(Exercise objective): In the listing below, identify each line with the word "follow" and return those lines.

(Information shown):
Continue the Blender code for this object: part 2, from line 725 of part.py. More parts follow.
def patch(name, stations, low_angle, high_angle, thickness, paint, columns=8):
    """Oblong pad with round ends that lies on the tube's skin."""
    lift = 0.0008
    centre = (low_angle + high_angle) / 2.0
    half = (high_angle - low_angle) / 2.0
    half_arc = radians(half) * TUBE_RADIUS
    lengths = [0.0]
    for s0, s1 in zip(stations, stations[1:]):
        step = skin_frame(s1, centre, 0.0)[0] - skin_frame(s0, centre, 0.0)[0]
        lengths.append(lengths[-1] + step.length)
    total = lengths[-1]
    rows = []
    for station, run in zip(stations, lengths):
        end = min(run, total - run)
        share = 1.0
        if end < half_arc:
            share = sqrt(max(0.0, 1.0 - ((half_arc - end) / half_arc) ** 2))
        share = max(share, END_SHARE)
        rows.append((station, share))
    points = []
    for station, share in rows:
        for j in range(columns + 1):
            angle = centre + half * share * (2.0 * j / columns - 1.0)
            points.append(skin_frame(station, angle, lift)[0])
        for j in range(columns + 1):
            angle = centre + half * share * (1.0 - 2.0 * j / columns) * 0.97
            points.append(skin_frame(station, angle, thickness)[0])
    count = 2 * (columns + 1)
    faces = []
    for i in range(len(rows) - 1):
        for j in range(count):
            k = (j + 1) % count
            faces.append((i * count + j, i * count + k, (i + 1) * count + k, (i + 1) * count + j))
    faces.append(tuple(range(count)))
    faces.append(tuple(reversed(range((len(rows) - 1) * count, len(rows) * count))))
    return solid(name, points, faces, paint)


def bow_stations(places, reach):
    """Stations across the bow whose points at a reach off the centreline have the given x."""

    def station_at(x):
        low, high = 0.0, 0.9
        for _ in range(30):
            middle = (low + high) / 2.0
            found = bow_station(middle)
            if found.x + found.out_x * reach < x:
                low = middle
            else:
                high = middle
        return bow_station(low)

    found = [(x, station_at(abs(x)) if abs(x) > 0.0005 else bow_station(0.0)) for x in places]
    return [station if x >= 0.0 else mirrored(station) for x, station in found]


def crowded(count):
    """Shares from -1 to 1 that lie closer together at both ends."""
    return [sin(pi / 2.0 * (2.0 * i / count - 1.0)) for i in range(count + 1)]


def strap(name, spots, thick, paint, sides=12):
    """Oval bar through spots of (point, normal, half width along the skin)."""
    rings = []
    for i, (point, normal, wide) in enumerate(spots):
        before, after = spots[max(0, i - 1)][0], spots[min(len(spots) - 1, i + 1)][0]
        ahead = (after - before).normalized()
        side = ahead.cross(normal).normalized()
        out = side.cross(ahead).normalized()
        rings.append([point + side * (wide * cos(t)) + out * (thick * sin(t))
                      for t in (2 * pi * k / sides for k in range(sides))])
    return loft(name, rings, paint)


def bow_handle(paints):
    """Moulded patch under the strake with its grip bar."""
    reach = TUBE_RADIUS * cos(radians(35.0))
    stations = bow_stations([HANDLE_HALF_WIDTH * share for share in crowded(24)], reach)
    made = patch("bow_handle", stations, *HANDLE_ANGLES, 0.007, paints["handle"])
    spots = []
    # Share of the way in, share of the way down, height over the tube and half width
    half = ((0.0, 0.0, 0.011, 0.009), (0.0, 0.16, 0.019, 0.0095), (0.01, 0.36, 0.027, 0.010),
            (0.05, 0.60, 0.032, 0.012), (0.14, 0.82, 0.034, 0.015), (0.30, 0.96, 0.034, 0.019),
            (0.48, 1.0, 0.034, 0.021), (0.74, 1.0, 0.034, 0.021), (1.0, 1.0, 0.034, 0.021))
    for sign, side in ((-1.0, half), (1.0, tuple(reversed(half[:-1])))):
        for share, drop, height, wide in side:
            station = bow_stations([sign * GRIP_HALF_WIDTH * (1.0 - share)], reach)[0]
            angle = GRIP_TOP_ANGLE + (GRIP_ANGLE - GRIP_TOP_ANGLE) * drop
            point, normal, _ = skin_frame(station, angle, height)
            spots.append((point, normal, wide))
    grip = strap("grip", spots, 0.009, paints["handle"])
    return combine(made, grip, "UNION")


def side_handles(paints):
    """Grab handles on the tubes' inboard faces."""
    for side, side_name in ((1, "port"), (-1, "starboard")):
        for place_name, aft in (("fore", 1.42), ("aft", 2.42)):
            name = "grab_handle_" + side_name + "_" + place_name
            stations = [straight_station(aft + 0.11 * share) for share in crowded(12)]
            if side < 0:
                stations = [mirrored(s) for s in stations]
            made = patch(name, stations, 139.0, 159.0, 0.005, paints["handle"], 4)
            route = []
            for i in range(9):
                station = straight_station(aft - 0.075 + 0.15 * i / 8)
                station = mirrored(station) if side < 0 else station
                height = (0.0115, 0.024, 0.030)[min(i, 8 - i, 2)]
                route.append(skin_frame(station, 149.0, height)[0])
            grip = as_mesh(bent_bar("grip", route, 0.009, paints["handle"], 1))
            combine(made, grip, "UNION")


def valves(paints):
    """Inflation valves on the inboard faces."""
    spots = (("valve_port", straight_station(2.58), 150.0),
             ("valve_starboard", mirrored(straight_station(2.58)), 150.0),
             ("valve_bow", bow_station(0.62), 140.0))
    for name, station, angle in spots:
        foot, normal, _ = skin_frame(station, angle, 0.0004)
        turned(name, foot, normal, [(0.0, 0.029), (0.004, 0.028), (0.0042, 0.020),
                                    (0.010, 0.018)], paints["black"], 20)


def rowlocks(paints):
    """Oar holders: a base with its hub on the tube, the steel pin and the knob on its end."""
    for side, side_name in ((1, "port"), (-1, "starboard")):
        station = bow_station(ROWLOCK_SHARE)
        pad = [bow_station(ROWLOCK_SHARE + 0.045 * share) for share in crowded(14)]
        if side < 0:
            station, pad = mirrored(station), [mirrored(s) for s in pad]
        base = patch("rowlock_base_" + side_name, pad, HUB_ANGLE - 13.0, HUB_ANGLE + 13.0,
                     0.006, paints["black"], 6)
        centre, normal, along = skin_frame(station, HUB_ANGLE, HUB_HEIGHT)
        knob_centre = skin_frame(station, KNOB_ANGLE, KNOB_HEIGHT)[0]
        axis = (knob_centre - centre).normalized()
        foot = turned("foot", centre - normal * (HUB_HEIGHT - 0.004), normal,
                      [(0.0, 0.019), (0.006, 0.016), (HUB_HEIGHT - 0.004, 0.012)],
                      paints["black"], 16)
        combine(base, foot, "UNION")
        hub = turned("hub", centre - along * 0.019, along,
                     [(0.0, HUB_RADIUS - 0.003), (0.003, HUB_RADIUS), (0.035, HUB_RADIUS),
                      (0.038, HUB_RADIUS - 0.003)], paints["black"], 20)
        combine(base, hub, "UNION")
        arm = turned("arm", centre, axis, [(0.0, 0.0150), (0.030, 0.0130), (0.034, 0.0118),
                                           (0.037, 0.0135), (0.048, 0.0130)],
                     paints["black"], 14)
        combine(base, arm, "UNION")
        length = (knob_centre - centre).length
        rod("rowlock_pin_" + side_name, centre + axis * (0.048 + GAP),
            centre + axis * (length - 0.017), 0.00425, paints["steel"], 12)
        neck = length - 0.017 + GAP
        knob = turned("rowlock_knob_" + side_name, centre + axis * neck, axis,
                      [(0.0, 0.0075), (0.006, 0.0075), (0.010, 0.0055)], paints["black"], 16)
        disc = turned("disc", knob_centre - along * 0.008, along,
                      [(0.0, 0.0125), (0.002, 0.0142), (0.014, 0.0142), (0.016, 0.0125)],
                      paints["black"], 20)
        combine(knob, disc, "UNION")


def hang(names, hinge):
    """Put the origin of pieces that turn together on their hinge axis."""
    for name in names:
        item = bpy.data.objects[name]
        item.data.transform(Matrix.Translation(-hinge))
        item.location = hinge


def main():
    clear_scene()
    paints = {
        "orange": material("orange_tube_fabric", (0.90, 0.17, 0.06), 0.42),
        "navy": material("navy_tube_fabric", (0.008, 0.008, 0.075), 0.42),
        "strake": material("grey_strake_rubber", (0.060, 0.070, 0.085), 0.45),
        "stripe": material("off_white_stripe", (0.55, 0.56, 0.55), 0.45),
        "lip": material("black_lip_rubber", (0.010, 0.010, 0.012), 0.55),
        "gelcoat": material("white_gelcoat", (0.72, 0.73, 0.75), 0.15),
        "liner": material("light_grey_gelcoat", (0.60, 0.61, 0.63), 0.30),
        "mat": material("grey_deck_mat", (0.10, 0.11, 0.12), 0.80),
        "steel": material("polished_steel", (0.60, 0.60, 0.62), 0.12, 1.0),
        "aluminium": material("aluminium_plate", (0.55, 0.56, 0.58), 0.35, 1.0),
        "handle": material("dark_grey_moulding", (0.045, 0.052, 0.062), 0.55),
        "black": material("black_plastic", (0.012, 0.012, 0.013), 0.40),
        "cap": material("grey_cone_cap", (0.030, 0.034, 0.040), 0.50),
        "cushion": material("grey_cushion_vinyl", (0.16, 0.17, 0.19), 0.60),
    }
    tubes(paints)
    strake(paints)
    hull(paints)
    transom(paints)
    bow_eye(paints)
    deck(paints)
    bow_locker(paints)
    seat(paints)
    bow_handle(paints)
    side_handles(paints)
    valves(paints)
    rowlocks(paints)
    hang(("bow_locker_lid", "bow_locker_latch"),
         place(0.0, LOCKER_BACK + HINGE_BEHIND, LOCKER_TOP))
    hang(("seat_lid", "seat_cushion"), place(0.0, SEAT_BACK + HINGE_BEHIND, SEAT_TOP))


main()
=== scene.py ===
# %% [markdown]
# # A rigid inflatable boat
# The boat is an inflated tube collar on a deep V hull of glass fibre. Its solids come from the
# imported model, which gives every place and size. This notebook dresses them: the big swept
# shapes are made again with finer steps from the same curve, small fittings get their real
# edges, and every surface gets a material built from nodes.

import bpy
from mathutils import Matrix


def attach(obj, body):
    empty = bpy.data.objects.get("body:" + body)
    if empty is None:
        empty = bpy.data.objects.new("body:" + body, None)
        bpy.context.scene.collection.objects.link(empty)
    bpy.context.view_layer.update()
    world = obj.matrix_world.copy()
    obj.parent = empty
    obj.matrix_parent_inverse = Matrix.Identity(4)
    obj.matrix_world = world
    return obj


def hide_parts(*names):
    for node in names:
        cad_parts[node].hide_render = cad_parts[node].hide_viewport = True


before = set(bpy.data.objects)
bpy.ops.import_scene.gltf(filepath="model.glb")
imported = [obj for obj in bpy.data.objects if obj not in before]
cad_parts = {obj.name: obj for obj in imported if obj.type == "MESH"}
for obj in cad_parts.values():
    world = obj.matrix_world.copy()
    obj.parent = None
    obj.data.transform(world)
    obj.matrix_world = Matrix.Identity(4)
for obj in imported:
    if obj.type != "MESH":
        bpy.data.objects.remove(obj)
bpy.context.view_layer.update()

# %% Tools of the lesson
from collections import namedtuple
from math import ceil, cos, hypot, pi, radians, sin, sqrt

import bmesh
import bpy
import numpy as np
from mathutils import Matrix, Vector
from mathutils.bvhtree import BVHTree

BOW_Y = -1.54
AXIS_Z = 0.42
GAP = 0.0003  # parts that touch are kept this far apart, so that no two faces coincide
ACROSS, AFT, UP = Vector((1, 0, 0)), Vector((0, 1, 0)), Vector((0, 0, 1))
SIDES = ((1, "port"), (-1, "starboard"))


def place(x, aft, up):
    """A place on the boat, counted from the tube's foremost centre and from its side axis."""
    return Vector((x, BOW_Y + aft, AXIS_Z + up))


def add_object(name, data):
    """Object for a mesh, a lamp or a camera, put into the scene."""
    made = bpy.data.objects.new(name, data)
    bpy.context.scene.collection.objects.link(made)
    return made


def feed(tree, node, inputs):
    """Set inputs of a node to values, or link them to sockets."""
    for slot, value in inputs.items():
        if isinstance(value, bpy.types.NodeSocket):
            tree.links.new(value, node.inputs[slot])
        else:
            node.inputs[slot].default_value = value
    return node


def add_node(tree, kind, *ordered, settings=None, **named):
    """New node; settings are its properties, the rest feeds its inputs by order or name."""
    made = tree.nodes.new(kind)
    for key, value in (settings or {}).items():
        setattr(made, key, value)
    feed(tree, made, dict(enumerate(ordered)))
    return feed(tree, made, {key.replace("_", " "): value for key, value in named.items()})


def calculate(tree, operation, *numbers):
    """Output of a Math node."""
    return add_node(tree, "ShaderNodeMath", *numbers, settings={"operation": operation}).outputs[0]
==
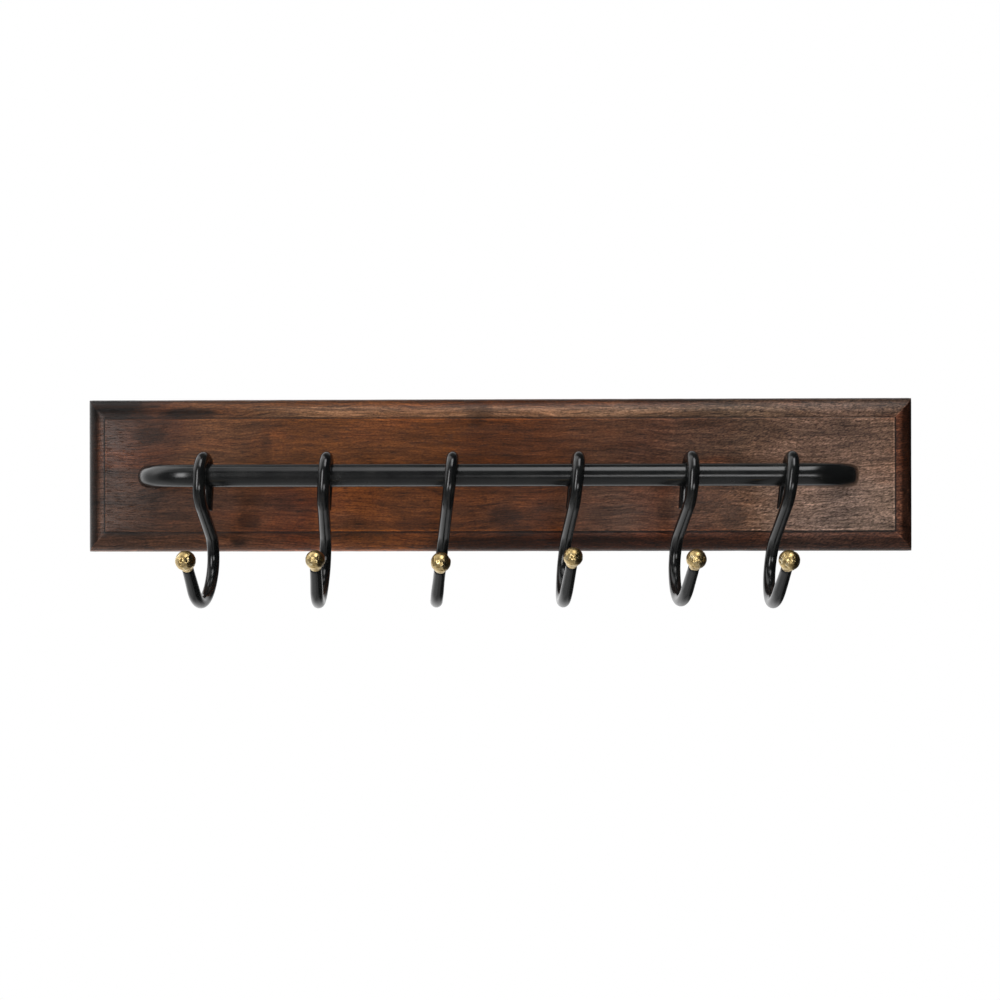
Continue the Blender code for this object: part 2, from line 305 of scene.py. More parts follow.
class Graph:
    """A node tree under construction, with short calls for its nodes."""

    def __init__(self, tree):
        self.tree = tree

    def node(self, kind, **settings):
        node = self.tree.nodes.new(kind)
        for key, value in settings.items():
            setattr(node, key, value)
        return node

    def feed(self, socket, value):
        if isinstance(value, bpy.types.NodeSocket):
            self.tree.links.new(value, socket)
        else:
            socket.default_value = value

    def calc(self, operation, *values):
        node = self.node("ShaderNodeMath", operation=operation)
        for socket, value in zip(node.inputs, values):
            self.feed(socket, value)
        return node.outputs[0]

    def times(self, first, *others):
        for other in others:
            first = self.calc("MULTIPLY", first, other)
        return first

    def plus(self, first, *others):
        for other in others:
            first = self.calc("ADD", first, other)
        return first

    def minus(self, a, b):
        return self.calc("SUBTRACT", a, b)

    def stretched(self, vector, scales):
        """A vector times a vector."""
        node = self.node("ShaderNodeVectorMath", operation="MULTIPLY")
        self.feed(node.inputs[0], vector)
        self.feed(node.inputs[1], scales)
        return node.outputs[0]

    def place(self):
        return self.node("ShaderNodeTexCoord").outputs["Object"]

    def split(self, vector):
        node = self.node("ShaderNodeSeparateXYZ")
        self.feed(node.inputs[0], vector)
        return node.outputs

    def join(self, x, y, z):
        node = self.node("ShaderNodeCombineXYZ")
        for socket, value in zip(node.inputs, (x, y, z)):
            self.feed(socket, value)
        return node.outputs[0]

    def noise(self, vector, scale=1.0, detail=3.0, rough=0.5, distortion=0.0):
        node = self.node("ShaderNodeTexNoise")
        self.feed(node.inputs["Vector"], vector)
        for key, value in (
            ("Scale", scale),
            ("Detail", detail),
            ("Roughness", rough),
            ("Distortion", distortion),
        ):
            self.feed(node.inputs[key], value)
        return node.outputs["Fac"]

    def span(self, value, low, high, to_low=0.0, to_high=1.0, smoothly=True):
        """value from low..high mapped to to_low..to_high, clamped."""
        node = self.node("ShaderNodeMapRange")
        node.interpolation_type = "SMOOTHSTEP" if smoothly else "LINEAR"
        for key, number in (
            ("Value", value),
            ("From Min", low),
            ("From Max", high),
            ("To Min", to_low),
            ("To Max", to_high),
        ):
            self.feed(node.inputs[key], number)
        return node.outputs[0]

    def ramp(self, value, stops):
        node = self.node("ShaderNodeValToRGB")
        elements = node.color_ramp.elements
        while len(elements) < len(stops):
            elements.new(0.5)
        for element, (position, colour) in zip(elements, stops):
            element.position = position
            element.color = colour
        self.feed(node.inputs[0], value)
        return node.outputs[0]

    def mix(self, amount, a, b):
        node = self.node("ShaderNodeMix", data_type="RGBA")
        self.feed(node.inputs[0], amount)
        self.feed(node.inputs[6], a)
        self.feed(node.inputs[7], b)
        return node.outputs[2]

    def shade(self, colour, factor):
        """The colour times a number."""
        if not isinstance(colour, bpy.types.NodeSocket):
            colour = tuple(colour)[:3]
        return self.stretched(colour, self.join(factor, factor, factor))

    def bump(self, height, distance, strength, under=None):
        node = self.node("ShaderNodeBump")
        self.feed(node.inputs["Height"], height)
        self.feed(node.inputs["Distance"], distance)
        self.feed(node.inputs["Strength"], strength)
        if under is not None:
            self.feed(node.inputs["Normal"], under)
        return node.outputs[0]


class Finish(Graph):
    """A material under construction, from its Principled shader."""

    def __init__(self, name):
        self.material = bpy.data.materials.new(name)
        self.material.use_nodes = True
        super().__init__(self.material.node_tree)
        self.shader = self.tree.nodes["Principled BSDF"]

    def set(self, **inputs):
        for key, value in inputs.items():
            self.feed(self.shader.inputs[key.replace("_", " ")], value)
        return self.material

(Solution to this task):
Continue the Blender code for this object: part 2, from line 725 of part.py. More parts follow.
Continue the Blender code for this object: part 2, from line 305 of scene.py. More parts follow.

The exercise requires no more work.